1982年7月に故石原裕次郎さんのレコーディングの模様を録音した未発表音源が、今年春に見つかっていたことが8日、分かった。84年に発売された「今宵もそっと」「ゆうすげの花」の2曲のレコーディング時に回されていたテープ。レコードデビュー50周年にあたる今年の命日(7月17日)にテイチクから発売されるメモリアルCDに入れられる。
発見されたテープは68分間で、曲が出来上がる過程がすべて記録された貴重なもの。裕次郎さんがディレクターらに「おっしゃる通りに何度でもやりますよ」と応じたり、「あとは、まかせたよ」とスタッフへの信頼も伝わってくる肉声が含まれている。
レコーディングが行われたのは1982年(昭57)7月25日。前年9月に胸部動脈りゅうの手術から奇跡のカムバックを果たしたばかりで、当時のテイチク社長・南口重治氏(故人)が「貴重な音になるから、録音しておいたら」とアイデアを出した。
当時ディレクターだった後藤武久テイチク制作宣伝本部長は「録音していたことは、裕次郎さんもわれわれも忘れていた。普段通りのレコーディングの音です。まるで、その場面にいる様な感じがします」と説明。ヘッドホンをせずにレコーディングすることで有名だった裕次郎さんだが、このときは写真撮影のため着用を自ら発案。しかし、結局、自分の声が聞こえないことから外してしまうというスーパースターの素顔にも触れられる。
録音したことはスタッフも覚えていたが、保管場所を移したりするうちに所在が不明に。レコードデビュー50年の今年、もう一度倉庫を探したら「(昭和)57年7月25日収録」とだけタイトルがついた1本が見つかった。

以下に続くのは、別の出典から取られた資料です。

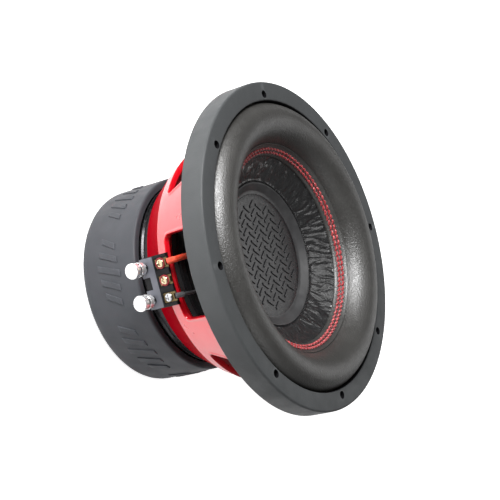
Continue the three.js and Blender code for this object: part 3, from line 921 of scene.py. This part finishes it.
# ---- Motor ----
def boot():
    outline = rounded(
        [
            (34.0, BOOT_REAR_Z, 0.8),
            (BOOT_R, BOOT_REAR_Z, 11.0),
            (BOOT_R, BOOT_TOP_Z, 3.0),
            (90.3, BOOT_TOP_Z, 0.8),
            (90.3, BACK_PLATE_Z[0] - 0.3, 0),
            (34.0, BACK_PLATE_Z[0] - 0.3, 0),
        ],
        8,
    )
    parts = [spun(outline, even_angles(240))]
    groups, bars = 7, 5
    for g in range(groups):
        for b in range(bars):
            middle = TAU * g / groups + (b - (bars - 1) / 2) * 13.5 / BOOT_R
            tall = 27.0 - 5.0 * abs(b - (bars - 1) / 2)

            def on_side(u, v, h, middle=middle):
                return polar(BOOT_R + h, 28.0 + v, middle + u / BOOT_R)

            parts.append(pad(6.4, tall, 9.0, 1.1, on_side))
    piece = mesh_piece("rubber_boot", *gather(parts), sharp=30.0)
    dress(piece, FIXED, "boot_rubber", BOOT, "magnet_boot")


def top_plate():
    """A black disc with a stepped rim, whose narrow slope catches the light."""
    low, high = TOP_PLATE_Z
    outline = rounded(
        [
            (41.8, low, 0.3),
            (90.0, low, 0.4),
            (90.0, low + 6.4, 0.4),
            (88.4, low + 8.0, 0.3),
            (88.4, high - 1.2, 0.4),
            (87.2, high, 0.4),
            (41.8, high, 0.4),
        ]
    )
    piece = turned("black_top_plate", outline, 200, sharp=50.0)
    dress(piece, FIXED, "black_steel", BLACK_STEEL, "top_plate")


def pole_piece():
    low, seat = BACK_PLATE_Z[0], BACK_PLATE_Z[1] + 0.3
    outline = rounded(
        [
            (19.0, low, 0.6),
            (30.0, low, 0.3),
            (30.0, seat, 0),
            (36.2, seat, 0),
            (36.2, POLE_TOP_Z, 1.4),
            (19.0, POLE_TOP_Z, 1.0),
            (14.0, POLE_TOP_Z - 5.0, 1.2),
            (14.0, low + 5.0, 1.2),
        ]
    )
    piece = turned("vented_pole", outline, 120, sharp=50.0)
    dress(piece, FIXED, "bare_steel", BARE_STEEL, "pole_piece")


# ---- Terminal blocks: x runs outwards, y round the basket and z forwards ----
def outward(outline, y, z, segments=48):
    """A piece turned about an outward line, from an outline of (radius, distance) points."""
    points, faces = spun(outline, even_angles(segments))
    return [(p[2], y + p[1], z + p[0]) for p in points], faces


def block_piece(name, parts, letter, sharp=35.0):
    turn = Matrix.Rotation(math.radians(TERMINAL_DEG[letter]), 3, "Z")
    points, faces = gather(parts)
    return mesh_piece(name, [tuple(turn @ Vector(p)) for p in points], faces, sharp)


POST_FOOT, POST_TIP = PLATE_R + 0.3, PLATE_R + 13.1
COLLAR_T = 3.0
BARREL_R = 5.3
CAP_MOUTH, CAP_ROOF = PLATE_R + 6.7, PLATE_R + 18.3
SPRING = (PLATE_R + 13.6, PLATE_R + 17.6)
SPRING_R, SPRING_TURNS = 3.6, 3


def push_post(tag, y, letter):
    """A stem through the plate and a barrel on it."""
    stem_r, stem_end, shoulder = 3.0, POST_FOOT - 9.1, POST_FOOT + COLLAR_T
    barrel = rounded(
        [
            (0, stem_end, 0),
            (stem_r, stem_end, 0.3),
            (stem_r, shoulder, 0),
            (BARREL_R, shoulder, 0.5),
            (BARREL_R, POST_TIP, 0.6),
            (0, POST_TIP, 0),
        ]
    )
    post = block_piece(f"chrome_post_{tag}", [outward(barrel, y, POST_Z)], letter)
    dress(post, FIXED, "chrome", CHROME, f"push_post_{tag}")


def painted_hole_shade(tag, y, letter):
    """A black disc at each end of the barrel's cross hole: painted shade for the hole's dark inside, as the
    barrel itself is drawn solid.
    """
    radius, low, high = 1.5, 5.15, 5.4
    middle = POST_FOOT + 4.9
    disc = rounded([(0, low, 0), (radius, low, 0.1), (radius, high, 0), (0, high, 0)], 2)
    points, faces = outward(disc, 0, 0, 24)
    eyes = []
    for side in (-1, 1):
        eyes.append(([(middle + p[2], y + p[1], POST_Z + side * p[0]) for p in points], faces))
    eye = block_piece(f"painted_hole_shade_{tag}", eyes, letter)
    dress(eye, FIXED, "black_plastic", BLACK_PLASTIC)


def post_insulator(tag, y, letter):
    """The black collar between the plate and the barrel."""
    inner, outer = 3.2, 4.3
    low, high = POST_FOOT, POST_FOOT + COLLAR_T
    collar = rounded([(inner, low, 0), (outer, low, 0.3), (outer, high, 0.3), (inner, high, 0)])
    ring = block_piece(f"post_insulator_{tag}", [outward(collar, y, POST_Z)], letter)
    dress(ring, FIXED, "black_plastic", BLACK_PLASTIC)


def push_cap(tag, y, letter):
    """A cup with a groove round it, and a black band in the groove as painted shade for the groove's shadow.
    """
    cup = rounded(
        [
            (5.8, CAP_MOUTH, 0.2),
            (6.9, CAP_MOUTH, 0.6),
            (6.9, CAP_MOUTH + 5.4, 0.8),
            (6.1, CAP_MOUTH + 5.8, 0.2),
            (6.1, CAP_MOUTH + 7.5, 0.2),
            (7.3, CAP_MOUTH + 7.8, 0.8),
            (7.3, CAP_ROOF + 2.2, 1.1),
            (0, CAP_ROOF + 2.2, 0),
            (0, CAP_ROOF, 0),
            (5.8, CAP_ROOF, 0),
        ]
    )
    cap = block_piece(f"chrome_cap_{tag}", [outward(cup, y, POST_Z)], letter)
    dress(cap, f"push_cap_{tag}_body", "chrome", CHROME, f"push_cap_{tag}")
    # Painted shade: a black band that stands in for the shadow in the groove.
    groove = rounded(
        [
            (6.15, CAP_MOUTH + 5.9, 0),
            (6.6, CAP_MOUTH + 5.9, 0.2),
            (6.6, CAP_MOUTH + 7.4, 0.2),
            (6.15, CAP_MOUTH + 7.4, 0),
        ]
    )
    painted_groove_shade = block_piece(f"cap_painted_groove_shade_{tag}", [outward(groove, y, POST_Z)], letter)
    dress(painted_groove_shade, f"push_cap_{tag}_body", "black_plastic", BLACK_PLASTIC)


def cap_spring(tag, y, letter):
    """A coil between the barrel's end and the cap's roof."""
    steps = 60
    low, high = SPRING
    coil = []
    for k in range(steps + 1):
        t = k / steps
        a = TAU * SPRING_TURNS * t
        spot = (low + (high - low) * t, y + SPRING_R * math.cos(a), POST_Z + SPRING_R * math.sin(a))
        coil.append(spot)
    spring = block_piece(f"cap_spring_{tag}", [swept(coil, 0.32, 8)], letter)
    dress(spring, FIXED, "bare_steel", BARE_STEEL, f"push_spring_{tag}")
    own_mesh(spring)


def push_terminal(index, y, letter):
    tag = f"{index}_{letter}"
    push_post(tag, y, letter)
    painted_hole_shade(tag, y, letter)
    post_insulator(tag, y, letter)
    push_cap(tag, y, letter)
    cap_spring(tag, y, letter)


def lug_screw(index, y, letter, look):
    """A pan head with a cross recess over a plain shank."""
    seat = PLATE_R + 2.0
    tip = seat - 4.2
    shank_r, head_r = 1.3, 3.9
    head = rounded(
        [
            (0, tip, 0),
            (shank_r, tip, 0.1),
            (shank_r, seat, 0),
            (head_r, seat, 0.2),
            (head_r, seat + 1.6, 1.0),
            (0, seat + 2.5, 0),
        ]
    )
    screw = block_piece(f"pan_screw_{index}_{letter}", [outward(head, y, LUG_Z, 32)], letter)
    arm, half_slot = 2.4, 0.5
    depth = (seat + 0.9, seat + 4)
    recess = [
        brick(depth, (y - a, y + a), (LUG_Z - b, LUG_Z + b))
        for a, b in ((arm, half_slot), (half_slot, arm))
    ]
    carve(screw, block_piece("recess", recess, letter))
    dress(screw, FIXED, "brass", look, f"lug_screw_{index}_{letter}")


def lug_ring(index, y, letter):
    """A red washer under a lug's screw."""
    low, high = PLATE_R + 1.9, PLATE_R + 3.4
    ring = rounded([(4.1, low, 0), (5.1, low, 0.2), (5.1, high, 0.5), (4.1, high, 0.3)], 3)
    piece = block_piece(f"lug_washer_{index}_{letter}", [outward(ring, y, LUG_Z, 36)], letter)
    dress(piece, FIXED, "red_sleeve", RED_PLASTIC)


def lead(name, letter, y, sag, look, slot, width, node):
    """A tinsel lead from its lug, through the window and over the spider to the cone's neck."""
    path = spline(
        [
            (121.0, y, 115.0),
            (119.4, y * 1.01, 118.6),
            (115, y * 1.02, 121.5),
            (97, y * 1.05, 121 - sag),
            (73, y * 0.95, 114 - sag),
            (54, y * 0.8, 114),
            (43, y * 0.6, 117),
        ],
        10,
    )
    piece = block_piece(name, [swept(path, width, 16)], letter)
    dress(piece, None, slot, look, node)
    bend_between(piece)


def terminal_block(letter):
    for index, y in ((1, -POST_Y), (2, POST_Y)):
        push_terminal(index, y, letter)
    for index, y in ((1, -LUG_Y), (2, 0.0), (3, LUG_Y)):
        lug_screw(index, y, letter, BARE_STEEL if index == 3 else BRASS)
        if index < 3:
            lug_ring(index, y, letter)
    lead(
        f"red_lead_{letter}", letter, -LUG_Y, 0, RED_SLEEVE, "red_sleeve",
        lambda share: 3.1 - 0.9 * share, f"tinsel_lead_positive_{letter}",
    )
    lead(
        f"grey_lead_{letter}", letter, LUG_Y, 1.5, GREY_SLEEVE, "grey_sleeve",
        lambda share: 2.4 if share < 0.3 else 1.5, f"tinsel_lead_negative_{letter}",
    )


# ---- CAD nodes that keep their own shape ----
def carried(looks):
    """Gives each CAD node that is still shown its material and slightly eased edges."""
    for start, (look, ease) in looks.items():
        for name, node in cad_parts.items():
            if not name.startswith(start) or node.hide_render:
                continue
            node.data.materials.clear()
            node.data.materials.append(look)
            if ease:
                bevel = node.modifiers.new("eased_edges", "BEVEL")
                bevel.width = ease * MM
                bevel.segments = 2
                bevel.limit_method = "ANGLE"
                bevel.angle_limit = math.radians(40)


# ---- Studio ----
def studio():
    world = bpy.data.worlds.new("studio")
    bpy.context.scene.world = world
    world.use_nodes = True
    sky = world.node_tree.nodes["Background"]
    sky.inputs["Color"].default_value = (1, 1, 1, 1)
    sky.inputs["Strength"].default_value = 0.18
    pale_floor()
    area_light("key_box", (-1080, -830, 900), (0, 0, 160), 700, 42.0)
    area_light("front_box", (-560, -80, 1450), (0, 0, 170), 800, 3.0)
    area_light("side_box", (-900, -1300, 200), (0, 0, 90), 800, 3.0)
    area_light("right_box", (1100, -560, 940), (0, 0, 170), 600, 1.8)
    area_light("far_box", (300, 1350, 850), (0, 0, 170), 1000, 3.0)


def pale_floor():
    """A white floor under the magnet. From below it is clear, so that views from under it show the object."""
    size, level = 9000, BOOT_REAR_Z - 0.5
    corners = [(-size, -size, level), (size, -size, level), (size, size, level), (-size, size, level)]
    floor = mesh_piece("floor", corners, [(0, 1, 2, 3)])
    look = Look("pale_floor", (0.9, 0.9, 0.9), 0.9)
    look.set("Emission Color", (1, 1, 1, 1))
    rays = look.node("ShaderNodeLightPath")
    seen = look.span(rays.outputs["Is Camera Ray"], 0.0, 1.0, 0.3, 0.85)
    mirrored = look.span(rays.outputs["Is Glossy Ray"], 0.0, 1.0, 0.0, 0.28)
    total = look.node("ShaderNodeMath", operation="ADD")
    look.link(seen, total.inputs[0])
    look.link(mirrored, total.inputs[1])
    look.link(total.outputs[0], look.surface.inputs["Emission Strength"])
    look.bump(look.noise(3.0), 0.02)
    side = look.node("ShaderNodeNewGeometry")
    clear = look.node("ShaderNodeBsdfTransparent")
    choose = look.node("ShaderNodeMixShader")
    look.link(side.outputs["Backfacing"], choose.inputs["Fac"])
    look.link(look.surface.outputs["BSDF"], choose.inputs[1])
    look.link(clear.outputs["BSDF"], choose.inputs[2])
    look.link(choose.outputs["Shader"], look.tree.nodes["Material Output"].inputs["Surface"])
    floor.data.materials.append(look.material)


def area_light(name, place, target, size, power):
    light = bpy.data.lights.new(name, "AREA")
    light.size = size * MM
    light.energy = power
    lamp = bpy.data.objects.new(name, light)
    lamp.location = in_frame(place)
    lamp.rotation_mode = "QUATERNION"
    lamp.rotation_quaternion = (Vector(target) - Vector(place)).to_track_quat("-Z", "Y")
    bpy.context.scene.collection.objects.link(lamp)


def camera():
    azimuth, elevation = math.radians(VIEW_AZIMUTH), math.radians(VIEW_ELEVATION)
    back = Vector(
        (
            math.sin(azimuth) * math.cos(elevation),
            -math.cos(azimuth) * math.cos(elevation),
            math.sin(elevation),
        )
    )
    data = bpy.data.cameras.new("camera")
    data.lens = VIEW_LENS
    data.clip_start, data.clip_end = 0.05, 50
    eye = bpy.data.objects.new("camera", data)
    eye.location = in_frame(Vector(VIEW_TARGET) + back * VIEW_DISTANCE)
    eye.rotation_mode = "QUATERNION"
    roll = Quaternion((0, 0, 1), math.radians(VIEW_ROLL))
    eye.rotation_quaternion = (-back).to_track_quat("-Z", "Y") @ roll
    bpy.context.scene.collection.objects.link(eye)
    bpy.context.scene.camera = eye


trim_ring()
surround()
cone()
dust_cap()
cap_face()
seam_beads()
stitch_row("stitches_outer", STITCH_R[1], "stitch_row_outer")
stitch_row("stitches_inner", STITCH_R[0], "stitch_row_inner")
spider("lower_spider_cloth", LOWER_SPIDER_Z, "lower_spider")
spider("upper_spider_cloth", UPPER_SPIDER_Z, "upper_spider")
basket()
boot()
top_plate()
pole_piece()
for block in TERMINAL_DEG:
    terminal_block(block)
carried(
    {
        "flange_gasket": (FOAM, 0),
        "front_magnet": (FERRITE, 0.5),
        "rear_magnet": (FERRITE, 0.5),
        "back_plate": (BLACK_STEEL, 0.5),
        "vent_screen": (BLACK_STEEL, 0),
        "shorting_ring": (COPPER, 0),
        "inner_winding": (COPPER, 0),
        "outer_winding": (COPPER, 0),
        "coil_former": (FORMER, 0),
        "spider_spacer": (BLACK_PLASTIC, 0.4),
        "basket_bolt": (BLACK_STEEL, 0.3),
        "terminal_base": (BLACK_PLASTIC, 0.4),
        "terminal_plate": (GREY_PLASTIC, 0.3),
        "solder_lug": (DULL_BRASS, 0.15),
    }
)
studio()
camera()
bpy.context.scene.view_settings.view_transform = "Standard"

裕次郎さんの命日にあたる7月17日には、手術から復帰後のシングルをメーンにした18曲に加え、このレコーディングの音、親交のあった女優・奈良岡朋子が裕次郎さんを語ったトークが収録された2枚組みのCD「メモリー」が発売される。
≪NHKラジオで放送≫この音源は、22日にNHKラジオ第一の特集番組「伝説を走り続ける歌声~石原裕次郎レコードデビュー50年~」(後8・05)で流される。裕次郎さんは「お酒を飲みながらレコーディングしていた」などの伝説の持ち主で、特番ではレコーディングの模様から大スターの素顔を探る。